For me Sunday is the day of reading and writing. As I am sitting in my study in Mumbai and watching rain water caressing window panes of my study, I started pondering about the subject of my blog. As it is the 1st International Yoga Day today, the obvious choice seems to be the 1st International Yoga Day.

But I suddenly realise that it is FATHER’S DAY also and today youngsters are celebrating it with gusto. So I think it is better to write about it.

In India is there any need for a day like this? A country which since time immemorial pronounced :

पिता स्वर्ग , पिता धर्म , पिता ही परमंतपो ,
पितोरि प्रीतिमापन्ने , प्रीयन्ते सर्व देवता ॥

[ Father is like heaven, father is like religion, father is like supreme penance / meditation. If your father is pleased with you, all the Gods are pleased with you automatically. ]

यः प्रीणयेत् सुचरितैः पितरं स पुत्रो ॥

[ They are the worthy sons, who please their fathers with their good conducts. ]

So where is the need for this obnoxious FATHER’S DAY?

But these days youngsters celebrate just one day as FATHER’S DAY, because their father and mother don’t exist for them for the rest of 364 days.
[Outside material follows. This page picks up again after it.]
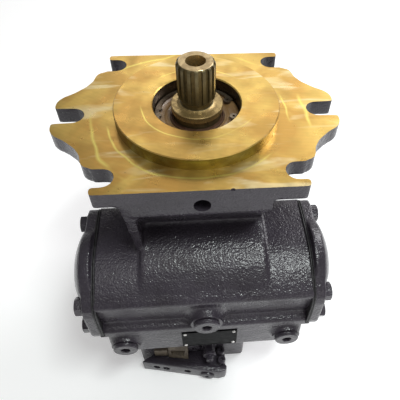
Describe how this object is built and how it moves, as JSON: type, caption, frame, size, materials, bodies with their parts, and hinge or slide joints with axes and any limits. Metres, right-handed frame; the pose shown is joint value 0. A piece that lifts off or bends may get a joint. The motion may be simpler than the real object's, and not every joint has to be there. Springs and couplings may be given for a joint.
{
  "type": "axial piston pump",
  "caption": "Variable axial piston pump with splined shaft, two- and four-bolt flange, tilting swashplate, cross stroking cylinder and control valve.",
  "frame": {"origin": "centre of the rear cover's flat end, on the shaft axis", "axes": "+Z along the drive shaft towards its splined end, -Y towards the stroking chamber and nameplate, +X right seen from that side"},
  "size_m": [0.265, 0.2485, 0.354],
  "materials": {
    "paint": "glossy dark purplish grey paint over rough cast iron",
    "dark_steel": "oiled dark steel",
    "steel": "ground",
    "bronze": "satin bronze",
    "black_rubber": "matt",
    "brown_rubber": "satin",
    "plate_black": "satin black plate with no lettering"
  },
  "bodies": {
    "pump_case": {"housing": "paint", "port_block": "paint", "rear_cover": "paint", "front_bearing_outer_race": "steel", "seal_carrier": "bronze", "shaft_seal": "brown_rubber", "retaining_ring": "dark_steel", "rear_bearing": "steel", "cradle_block": "steel", "cradle_bearing_front": "bronze", "cradle_bearing_back": "bronze", "valve_plate": "bronze", "centring_spring": "steel", "side_cover_left": "paint", "side_cover_right": "paint", "cover_gasket_left": "black_rubber", "cover_gasket_right": "black_rubber", "cover_bolt_left_1": "paint", "cover_bolt_left_2": "paint", "cover_bolt_left_3": "paint", "cover_bolt_left_4": "paint", "cover_bolt_right_1": "paint", "cover_bolt_right_2": "paint", "cover_bolt_right_3": "paint", "cover_bolt_right_4": "paint", "port_plug_left": "paint", "port_plug_right": "paint", "port_plug_middle": "paint", "control_valve_body": "paint", "valve_cartridge": "steel", "nameplate": "plate_black"},
    "rotating_shaft": {"drive_shaft": "dark_steel", "front_bearing_inner_race": "steel", "ball_guide": "steel", "cylinder_barrel": "steel", "barrel_spring": "steel"},
    "swash": {"swashplate": "steel", "stroke_lever": "steel"},
    "retainer": {"retainer_plate": "steel"},
    "stroker": {"stroking_piston": "steel"},
    "spool": {"control_spool": "steel"},
    "slipper_body_1": {"slipper_1": "bronze"},
    "piston_body_1": {"piston_1": "steel"},
    "slipper_body_2": {"slipper_2": "bronze"},
    "piston_body_2": {"piston_2": "steel"},
    "slipper_body_3": {"slipper_3": "bronze"},
    "piston_body_3": {"piston_3": "steel"},
    "slipper_body_4": {"slipper_4": "bronze"},
    "piston_body_4": {"piston_4": "steel"},
    "slipper_body_5": {"slipper_5": "bronze"},
    "piston_body_5": {"piston_5": "steel"},
    "slipper_body_6": {"slipper_6": "bronze"},
    "piston_body_6": {"piston_6": "steel"},
    "slipper_body_7": {"slipper_7": "bronze"},
    "piston_body_7": {"piston_7": "steel"},
    "slipper_body_8": {"slipper_8": "bronze"},
    "piston_body_8": {"piston_8": "steel"},
    "slipper_body_9": {"slipper_9": "bronze"},
    "piston_body_9": {"piston_9": "steel"}
  },
  "joints": [
    {"name": "shaft_spin", "type": "hinge", "parent": "pump_case", "child": "rotating_shaft", "pos_m": [0, 0, 0.2], "axis": [0, 0, 1], "continuous": true},
    {"name": "swash_tilt", "type": "hinge", "parent": "pump_case", "child": "swash", "pos_m": [0, 0, 0.212], "axis": [0, 1, 0], "range_deg": [-15, 15], "stiffness_Nm_per_rad": 60},
    {"name": "stroker_slide", "type": "slide", "parent": "pump_case", "child": "stroker", "axis": [1, 0, 0], "range_m": [-0.0125, 0.0125]},
    {"name": "spool_slide", "type": "slide", "parent": "pump_case", "child": "spool", "axis": [1, 0, 0], "range_m": [-0.003, 0.003], "stiffness_N_per_m": 1500},
    {"name": "retainer_spin", "type": "hinge", "parent": "swash", "child": "retainer", "pos_m": [0, 0, 0.212], "axis": [0, 0, 1], "continuous": true},
    {"name": "slipper_turn_1", "type": "hinge", "parent": "retainer", "child": "slipper_body_1", "pos_m": [0.037, 0, 0.212], "axis": [0, 0, 1], "continuous": true},
    {"name": "piston_swing_1", "type": "hinge", "parent": "slipper_body_1", "child": "piston_body_1", "pos_m": [0.037, 0, 0.212], "axis": [0, 1, 0], "range_deg": [-16, 16]},
    {"name": "slipper_turn_2", "type": "hinge", "parent": "retainer", "child": "slipper_body_2", "pos_m": [0.02834, 0.02378, 0.212], "axis": [0, 0, 1], "continuous": true},
    {"name": "piston_swing_2", "type": "hinge", "parent": "slipper_body_2", "child": "piston_body_2", "pos_m": [0.02834, 0.02378, 0.212], "axis": [0, 1, 0], "range_deg": [-16, 16]},
    {"name": "slipper_turn_3", "type": "hinge", "parent": "retainer", "child": "slipper_body_3", "pos_m": [0.00643, 0.03644, 0.212], "axis": [0, 0, 1], "continuous": true},
    {"name": "piston_swing_3", "type": "hinge", "parent": "slipper_body_3", "child": "piston_body_3", "pos_m": [0.00643, 0.03644, 0.212], "axis": [0, 1, 0], "range_deg": [-16, 16]},
    {"name": "slipper_turn_4", "type": "hinge", "parent": "retainer", "child": "slipper_body_4", "pos_m": [-0.0185, 0.03204, 0.212], "axis": [0, 0, 1], "continuous": true},
    {"name": "piston_swing_4", "type": "hinge", "parent": "slipper_body_4", "child": "piston_body_4", "pos_m": [-0.0185, 0.03204, 0.212], "axis": [0, 1, 0], "range_deg": [-16, 16]},
    {"name": "slipper_turn_5", "type": "hinge", "parent": "retainer", "child": "slipper_body_5", "pos_m": [-0.03477, 0.01265, 0.212], "axis": [0, 0, 1], "continuous": true},
    {"name": "piston_swing_5", "type": "hinge", "parent": "slipper_body_5", "child": "piston_body_5", "pos_m": [-0.03477, 0.01265, 0.212], "axis": [0, 1, 0], "range_deg": [-16, 16]},
    {"name": "slipper_turn_6", "type": "hinge", "parent": "retainer", "child": "slipper_body_6", "pos_m": [-0.03477, -0.01265, 0.212], "axis": [0, 0, 1], "continuous": true},
    {"name": "piston_swing_6", "type": "hinge", "parent": "slipper_body_6", "child": "piston_body_6", "pos_m": [-0.03477, -0.01265, 0.212], "axis": [0, 1, 0], "range_deg": [-16, 16]},
    {"name": "slipper_turn_7", "type": "hinge", "parent": "retainer", "child": "slipper_body_7", "pos_m": [-0.0185, -0.03204, 0.212], "axis": [0, 0, 1], "continuous": true},
    {"name": "piston_swing_7", "type": "hinge", "parent": "slipper_body_7", "child": "piston_body_7", "pos_m": [-0.0185, -0.03204, 0.212], "axis": [0, 1, 0], "range_deg": [-16, 16]},
    {"name": "slipper_turn_8", "type": "hinge", "parent": "retainer", "child": "slipper_body_8", "pos_m": [0.00643, -0.03644, 0.212], "axis": [0, 0, 1], "continuous": true},
    {"name": "piston_swing_8", "type": "hinge", "parent": "slipper_body_8", "child": "piston_body_8", "pos_m": [0.00643, -0.03644, 0.212], "axis": [0, 1, 0], "range_deg": [-16, 16]},
    {"name": "slipper_turn_9", "type": "hinge", "parent": "retainer", "child": "slipper_body_9", "pos_m": [0.02834, -0.02378, 0.212], "axis": [0, 0, 1], "continuous": true},
    {"name": "piston_swing_9", "type": "hinge", "parent": "slipper_body_9", "child": "piston_body_9", "pos_m": [0.02834, -0.02378, 0.212], "axis": [0, 1, 0], "range_deg": [-16, 16]}
  ],
  "couplings": [
    {"joint": "stroker_slide", "follows": "swash_tilt", "m_per_rad": -0.044},
    {"joint": "retainer_spin", "follows": "shaft_spin", "ratio": 1},
    {"joint": "slipper_turn_1", "follows": "shaft_spin", "ratio": -1},
    {"joint": "piston_swing_1", "follows": "swash_tilt", "ratio": -1},
    {"joint": "slipper_turn_2", "follows": "shaft_spin", "ratio": -1},
    {"joint": "piston_swing_2", "follows": "swash_tilt", "ratio": -1},
    {"joint": "slipper_turn_3", "follows": "shaft_spin", "ratio": -1},
    {"joint": "piston_swing_3", "follows": "swash_tilt", "ratio": -1},
    {"joint": "slipper_turn_4", "follows": "shaft_spin", "ratio": -1},
    {"joint": "piston_swing_4", "follows": "swash_tilt", "ratio": -1},
    {"joint": "slipper_turn_5", "follows": "shaft_spin", "ratio": -1},
    {"joint": "piston_swing_5", "follows": "swash_tilt", "ratio": -1},
    {"joint": "slipper_turn_6", "follows": "shaft_spin", "ratio": -1},
    {"joint": "piston_swing_6", "follows": "swash_tilt", "ratio": -1},
    {"joint": "slipper_turn_7", "follows": "shaft_spin", "ratio": -1},
    {"joint": "piston_swing_7", "follows": "swash_tilt", "ratio": -1},
    {"joint": "slipper_turn_8", "follows": "shaft_spin", "ratio": -1},
    {"joint": "piston_swing_8", "follows": "swash_tilt", "ratio": -1},
    {"joint": "slipper_turn_9", "follows": "shaft_spin", "ratio": -1},
    {"joint": "piston_swing_9", "follows": "swash_tilt", "ratio": -1}
  ]
}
Today as I write this blog about FATHER’S DAY, I remember my two brothers-in-law, Shri Krishna Mohan Shukla and Shri Gyan Prakash Chaturvedi. I have never seen such devout father worshippers in my life. They never criticise their respective fathers. They never crib about some imaginary short-comings of their fathers. Their fathers must have made few mistakes in their lives. But I have never heard them complaining about that. They belong to rich and respectable families. Still their fathers were unable to provide them fancy cars, private jet planes and a personal / private islands for vacation. But they don’t complain. They were not sent to foreign countries for so-called better education but they don’t accuse their fathers for that.

They are always full of gratitude because they know that their fathers had made supreme sacrifices for their education and upbringing. Their fathers did everything which they could. And which they couldn’t do, they are not blamed, insulted or cursed for that.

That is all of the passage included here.